Line a Lasagna sized baking pan with foil, spoon 1/3 of the sauce in the bottom of the pan, then lay out the ribs in a single layer on top of the sauce. Spoon the rest of the sauce over the ribs. Use a basting brush to make sure all the ribs are fully covered. Place about 6 inches under the broiler cook 5-10 minutes. Check for carmelization of the ribs, then remove. Don't let them actually blacken.


Nutritional Information:

Ribs: trace of carbs:
Sauce:

Onion: about 1 cup chopped: = 11.8
Sugar Free Bullion Paste: = 1 gram Carb
Salsa , 2 Cups= 32 grams of Carb
Low Carb Ketchup: = 16 grams Carb
Maple Extract: 0 grams Carb
1 teaspoon Splenda Granular: = 1 gram Carb
1 Teaspoon Soy Sauce:= 0 grams Carb
1 Teaspoon Garlic Powder:= trace grams Carb

Total Grams per recipe: 63.8 grams carb.


Total Grams per Serving: 7.975 grams carb.
*Keep in mind you will have sauce leftover—bringing your carb count down a bit, depending on how much sauce you use.

Wednesday, July 4, 2007

For When You're Really Feeling Deprived...

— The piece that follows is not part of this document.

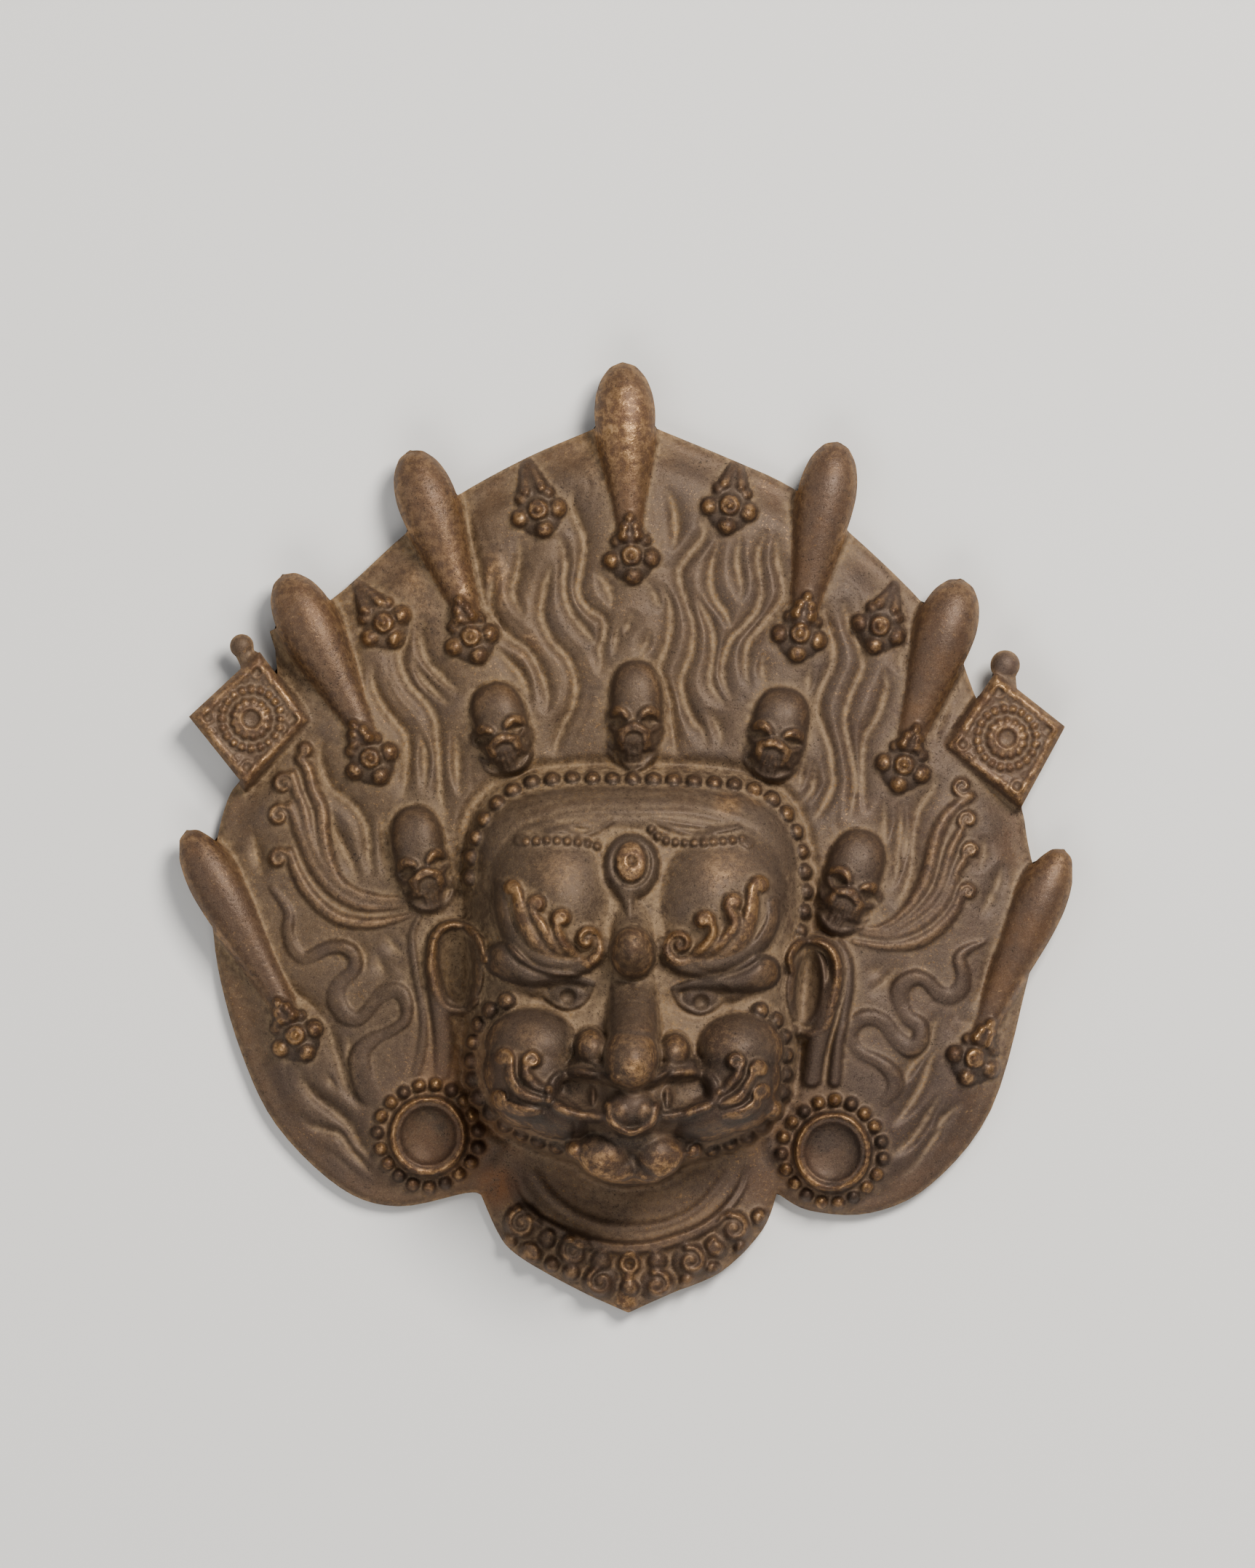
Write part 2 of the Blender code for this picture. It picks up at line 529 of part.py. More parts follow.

This is unbelievably decadent Southern Style Country Food...

Chicken "Fried" Ribs

Ingredients:

  • 2 Lbs of Country Style pork Ribs, boneless.
  • Soy Sauce, about 1/4 ( rub it all over the ribs)
  • DaVinci sugar-free low carb maple syrup about 1/4 cup- rub all over ribs.
  • 2 cups Crushed Pork Rinds
  • Pinch Paprika, Garlic (Granulated), Lawry's Seasoned Salt
  • Mayonnaise 1/4 cup

Slather the Soy sauce and Maple Syrup all over the ribs. Let ribs sit for a day or so in the fridge.

Pre-heat oven to 400.

Place a large corning ware dish into the oven, add one tablespoon of peanut oil.

Slather each of the ribs in Mayonnaise and then roll in crushed pork rinds that have been seasoned with a little Lawry's seasoned salt, granulated garlic, and paprika.

Put each of the ribs into the corning ware dish, and cover with the rest of the pork rind mixture.

Turn the ribs over in 1/2 hour, turn down the heat to 350.

Cook for another half hour to 45 minutes.

Drain in paper towel covered colander, and enjoy.

Serving with Salsa/Sour Cream Dip, and maybe a small salad. Fauxtatoes goes well as a side dish.

This recipe has trace amount of carbs for the entire recipe.